## [Written exercise]
All of the material below is to be returned exactly.

— begin —

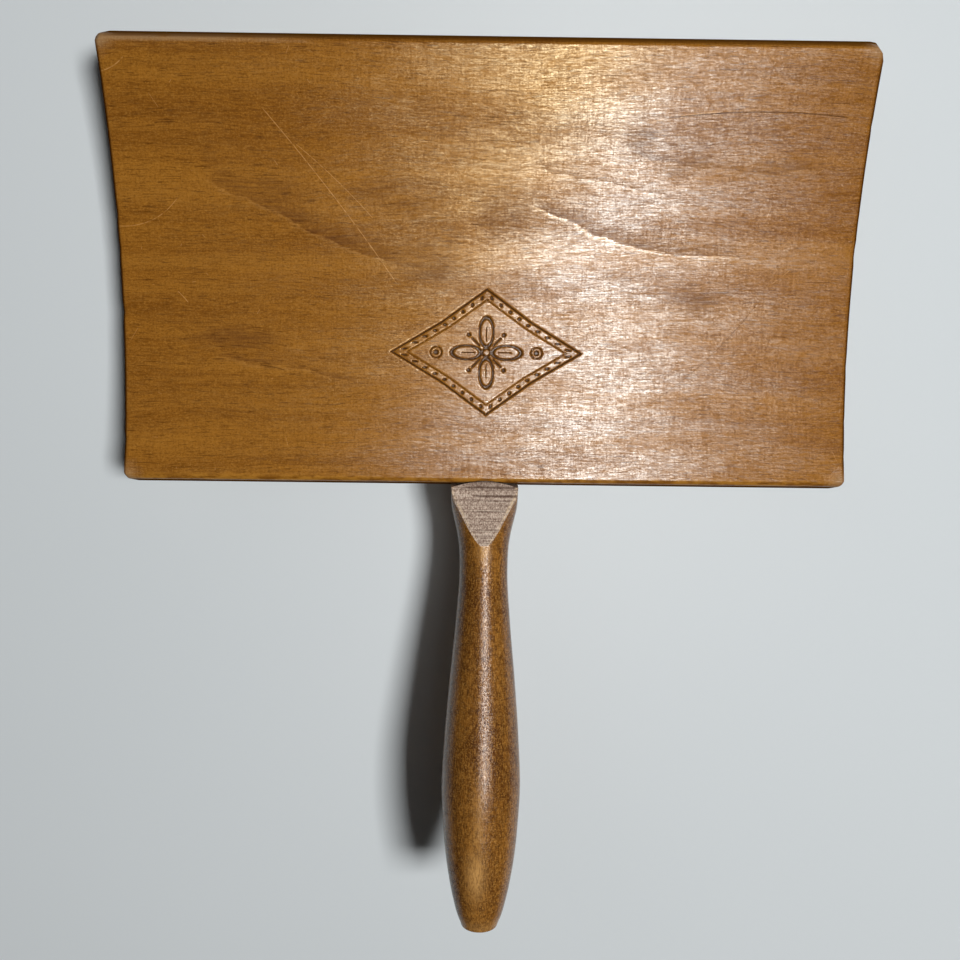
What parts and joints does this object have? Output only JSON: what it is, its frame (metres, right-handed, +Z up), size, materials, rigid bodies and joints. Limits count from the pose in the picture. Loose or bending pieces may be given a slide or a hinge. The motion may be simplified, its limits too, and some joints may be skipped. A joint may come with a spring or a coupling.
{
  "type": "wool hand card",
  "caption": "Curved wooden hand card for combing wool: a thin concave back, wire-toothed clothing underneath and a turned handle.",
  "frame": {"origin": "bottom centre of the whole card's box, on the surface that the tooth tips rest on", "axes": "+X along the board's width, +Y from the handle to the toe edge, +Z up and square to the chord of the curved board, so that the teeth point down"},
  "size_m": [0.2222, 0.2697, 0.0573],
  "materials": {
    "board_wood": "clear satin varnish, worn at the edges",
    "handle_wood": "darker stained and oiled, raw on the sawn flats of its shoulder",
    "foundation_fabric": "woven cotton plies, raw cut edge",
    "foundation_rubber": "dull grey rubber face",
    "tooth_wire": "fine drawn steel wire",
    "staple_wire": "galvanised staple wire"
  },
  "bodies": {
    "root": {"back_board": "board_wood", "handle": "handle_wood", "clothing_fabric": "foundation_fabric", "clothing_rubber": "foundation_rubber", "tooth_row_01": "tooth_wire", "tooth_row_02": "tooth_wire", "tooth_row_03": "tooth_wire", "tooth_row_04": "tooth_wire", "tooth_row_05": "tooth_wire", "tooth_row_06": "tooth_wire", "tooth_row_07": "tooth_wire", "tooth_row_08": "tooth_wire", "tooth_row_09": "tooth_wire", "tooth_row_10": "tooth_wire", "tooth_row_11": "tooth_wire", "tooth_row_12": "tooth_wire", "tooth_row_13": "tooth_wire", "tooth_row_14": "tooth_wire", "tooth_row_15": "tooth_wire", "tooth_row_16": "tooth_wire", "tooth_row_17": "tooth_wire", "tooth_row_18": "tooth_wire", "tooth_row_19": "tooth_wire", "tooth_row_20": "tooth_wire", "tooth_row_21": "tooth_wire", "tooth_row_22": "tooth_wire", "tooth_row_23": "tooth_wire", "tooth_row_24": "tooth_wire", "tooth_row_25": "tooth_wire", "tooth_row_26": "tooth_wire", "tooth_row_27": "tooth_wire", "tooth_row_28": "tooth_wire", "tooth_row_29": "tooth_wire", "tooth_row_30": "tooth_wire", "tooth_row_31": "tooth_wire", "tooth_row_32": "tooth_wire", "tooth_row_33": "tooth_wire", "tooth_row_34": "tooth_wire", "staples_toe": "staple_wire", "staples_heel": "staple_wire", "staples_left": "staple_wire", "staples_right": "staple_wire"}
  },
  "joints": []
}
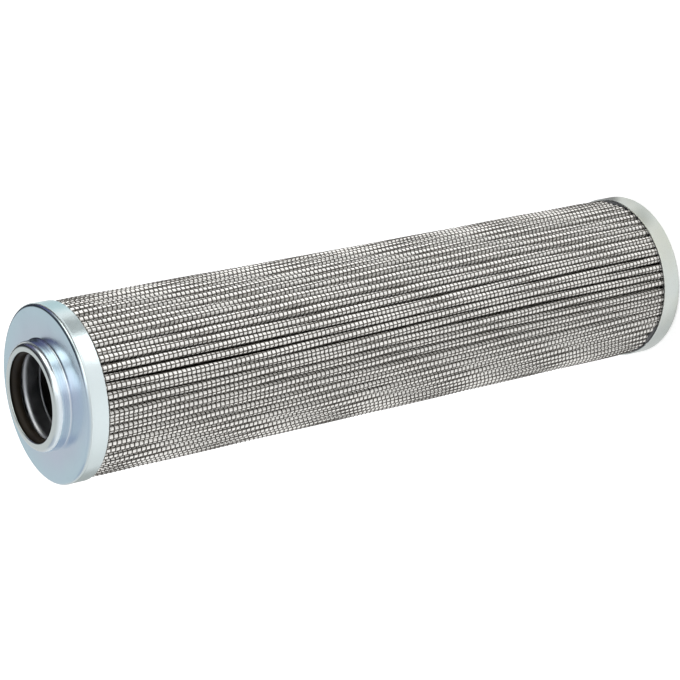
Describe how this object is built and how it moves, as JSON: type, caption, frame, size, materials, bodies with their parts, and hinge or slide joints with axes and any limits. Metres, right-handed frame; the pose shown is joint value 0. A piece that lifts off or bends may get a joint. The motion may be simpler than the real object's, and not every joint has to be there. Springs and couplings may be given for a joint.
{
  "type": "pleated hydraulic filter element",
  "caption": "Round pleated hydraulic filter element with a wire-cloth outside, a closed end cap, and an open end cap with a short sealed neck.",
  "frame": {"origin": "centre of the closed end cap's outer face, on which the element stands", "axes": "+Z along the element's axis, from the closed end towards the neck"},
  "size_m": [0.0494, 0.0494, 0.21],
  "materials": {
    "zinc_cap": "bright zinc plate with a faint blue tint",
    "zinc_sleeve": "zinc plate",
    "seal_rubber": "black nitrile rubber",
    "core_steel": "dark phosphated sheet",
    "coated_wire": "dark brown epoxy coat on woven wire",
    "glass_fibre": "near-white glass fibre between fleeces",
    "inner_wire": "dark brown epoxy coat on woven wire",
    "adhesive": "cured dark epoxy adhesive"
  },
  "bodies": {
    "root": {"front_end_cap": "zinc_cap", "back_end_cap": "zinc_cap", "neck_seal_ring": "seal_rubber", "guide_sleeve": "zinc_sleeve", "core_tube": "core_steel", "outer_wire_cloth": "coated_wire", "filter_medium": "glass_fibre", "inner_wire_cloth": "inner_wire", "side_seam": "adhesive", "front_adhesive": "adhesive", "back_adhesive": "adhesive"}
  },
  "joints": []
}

— end —

## [Response to the exercise]
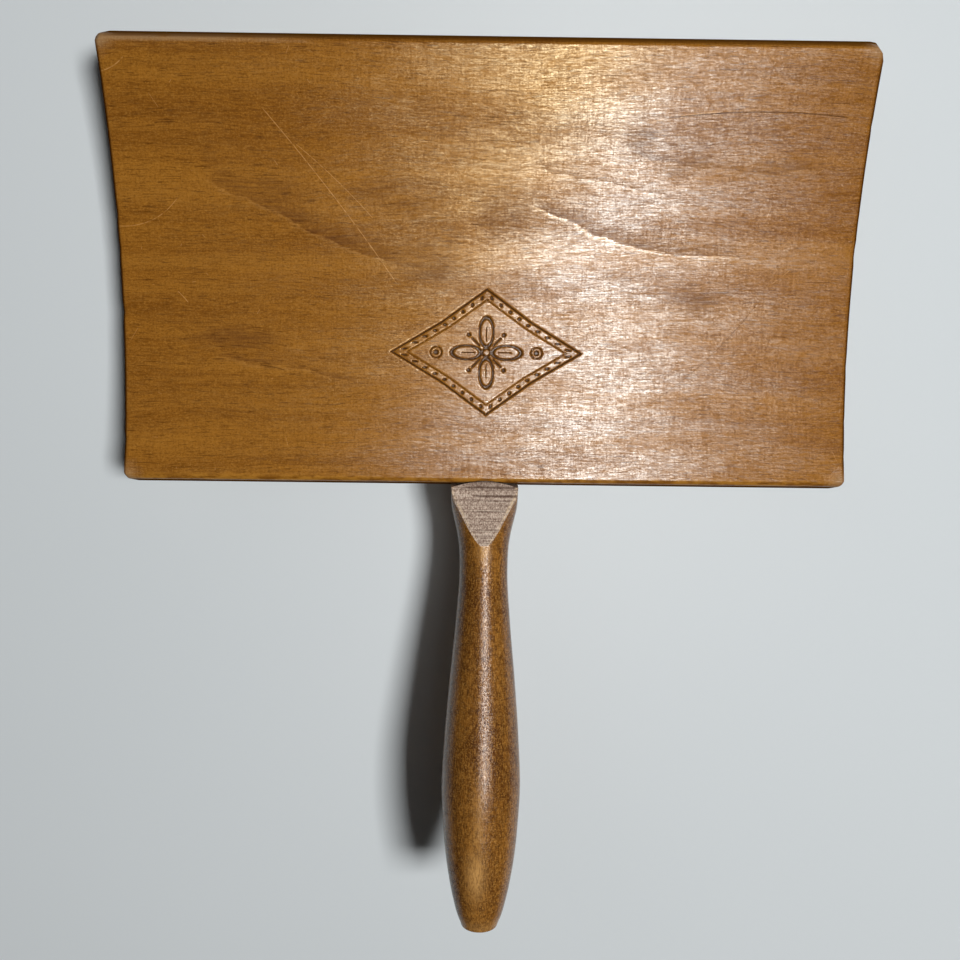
What parts and joints does this object have? Output only JSON: what it is, its frame (metres, right-handed, +Z up), size, materials, rigid bodies and joints. Limits count from the pose in the picture. Loose or bending pieces may be given a slide or a hinge. The motion may be simplified, its limits too, and some joints may be skipped. A joint may come with a spring or a coupling.
{
  "type": "wool hand card",
  "caption": "Curved wooden hand card for combing wool: a thin concave back, wire-toothed clothing underneath and a turned handle.",
  "frame": {"origin": "bottom centre of the whole card's box, on the surface that the tooth tips rest on", "axes": "+X along the board's width, +Y from the handle to the toe edge, +Z up and square to the chord of the curved board, so that the teeth point down"},
  "size_m": [0.2222, 0.2697, 0.0573],
  "materials": {
    "board_wood": "clear satin varnish, worn at the edges",
    "handle_wood": "darker stained and oiled, raw on the sawn flats of its shoulder",
    "foundation_fabric": "woven cotton plies, raw cut edge",
    "foundation_rubber": "dull grey rubber face",
    "tooth_wire": "fine drawn steel wire",
    "staple_wire": "galvanised staple wire"
  },
  "bodies": {
    "root": {"back_board": "board_wood", "handle": "handle_wood", "clothing_fabric": "foundation_fabric", "clothing_rubber": "foundation_rubber", "tooth_row_01": "tooth_wire", "tooth_row_02": "tooth_wire", "tooth_row_03": "tooth_wire", "tooth_row_04": "tooth_wire", "tooth_row_05": "tooth_wire", "tooth_row_06": "tooth_wire", "tooth_row_07": "tooth_wire", "tooth_row_08": "tooth_wire", "tooth_row_09": "tooth_wire", "tooth_row_10": "tooth_wire", "tooth_row_11": "tooth_wire", "tooth_row_12": "tooth_wire", "tooth_row_13": "tooth_wire", "tooth_row_14": "tooth_wire", "tooth_row_15": "tooth_wire", "tooth_row_16": "tooth_wire", "tooth_row_17": "tooth_wire", "tooth_row_18": "tooth_wire", "tooth_row_19": "tooth_wire", "tooth_row_20": "tooth_wire", "tooth_row_21": "tooth_wire", "tooth_row_22": "tooth_wire", "tooth_row_23": "tooth_wire", "tooth_row_24": "tooth_wire", "tooth_row_25": "tooth_wire", "tooth_row_26": "tooth_wire", "tooth_row_27": "tooth_wire", "tooth_row_28": "tooth_wire", "tooth_row_29": "tooth_wire", "tooth_row_30": "tooth_wire", "tooth_row_31": "tooth_wire", "tooth_row_32": "tooth_wire", "tooth_row_33": "tooth_wire", "tooth_row_34": "tooth_wire", "staples_toe": "staple_wire", "staples_heel": "staple_wire", "staples_left": "staple_wire", "staples_right": "staple_wire"}
  },
  "joints": []
}
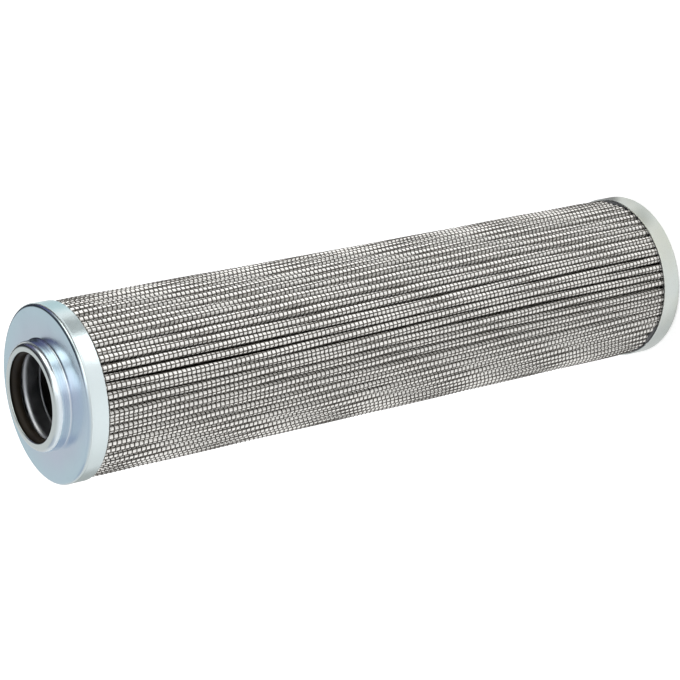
Describe how this object is built and how it moves, as JSON: type, caption, frame, size, materials, bodies with their parts, and hinge or slide joints with axes and any limits. Metres, right-handed frame; the pose shown is joint value 0. A piece that lifts off or bends may get a joint. The motion may be simpler than the real object's, and not every joint has to be there. Springs and couplings may be given for a joint.
{
  "type": "pleated hydraulic filter element",
  "caption": "Round pleated hydraulic filter element with a wire-cloth outside, a closed end cap, and an open end cap with a short sealed neck.",
  "frame": {"origin": "centre of the closed end cap's outer face, on which the element stands", "axes": "+Z along the element's axis, from the closed end towards the neck"},
  "size_m": [0.0494, 0.0494, 0.21],
  "materials": {
    "zinc_cap": "bright zinc plate with a faint blue tint",
    "zinc_sleeve": "zinc plate",
    "seal_rubber": "black nitrile rubber",
    "core_steel": "dark phosphated sheet",
    "coated_wire": "dark brown epoxy coat on woven wire",
    "glass_fibre": "near-white glass fibre between fleeces",
    "inner_wire": "dark brown epoxy coat on woven wire",
    "adhesive": "cured dark epoxy adhesive"
  },
  "bodies": {
    "root": {"front_end_cap": "zinc_cap", "back_end_cap": "zinc_cap", "neck_seal_ring": "seal_rubber", "guide_sleeve": "zinc_sleeve", "core_tube": "core_steel", "outer_wire_cloth": "coated_wire", "filter_medium": "glass_fibre", "inner_wire_cloth": "inner_wire", "side_seam": "adhesive", "front_adhesive": "adhesive", "back_adhesive": "adhesive"}
  },
  "joints": []
}